Member of the Wisconsin State Assembly from the Winnebago County district
- In office 1947–1960

Personal details
- Born: January 15, 1895 Oshkosh, Wisconsin, U.S.
- Died: November 18, 1973 (aged 78) Oshkosh, Wisconsin, U.S.
- Party: Republican
- Spouse: Jessie Abraham
- Education: Oshkosh Business College
- Profession: Photographic processor Real estate salesman Politician

= Harvey R. Abraham =

American politician

Harvey R. Abraham (January 15, 1895 – November 18, 1973) was an American photographic processor, real estate salesman and politician. He was a member of the Wisconsin State Assembly during the 1900s.

==Early life==
Abraham was born in Oshkosh, Wisconsin, educated in the public schools and graduated from Oshkosh Business College. He worked as a sheet metal construction worker before serving overseas in combat duty in the United States Army during World War I. Following his military service, he worked in photographic processing, real estate and as a travelling salesman. He was a member of the American Legion and the Benevolent and Protective Order of Elks.

==Political career==
Abraham was a member of the Oshkosh City Council.
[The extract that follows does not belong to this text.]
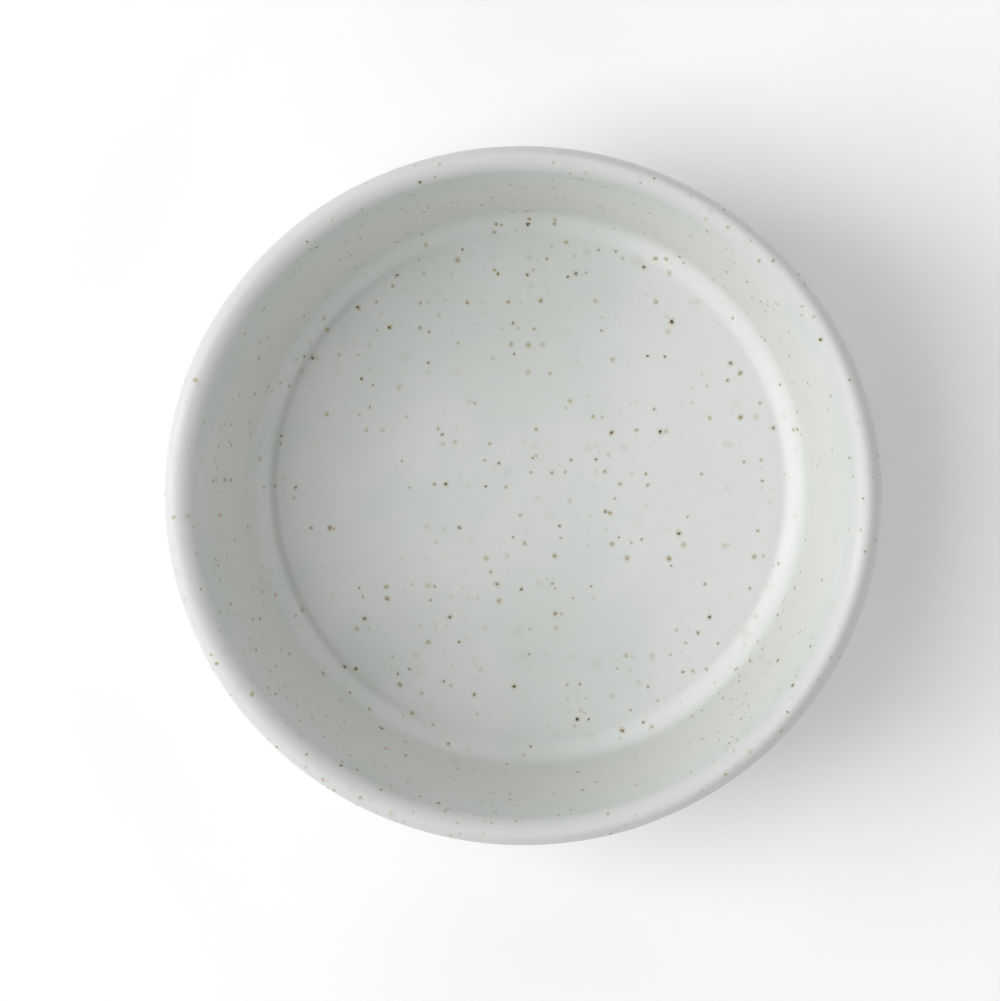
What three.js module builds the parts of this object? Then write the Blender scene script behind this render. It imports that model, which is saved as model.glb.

He served as a Republican member of the State Assembly from 1947 to 1960. While in the Assembly, he was Chairman of the Committee on Excise and Fees and a member of the Judiciary Committee and the State Natural Resources Committee.

He died on November 18, 1973, in Oshkosh.

==Personal life==
Abraham and his wife Jessie ( Beggs) were married on April 3, 1926. They had four children.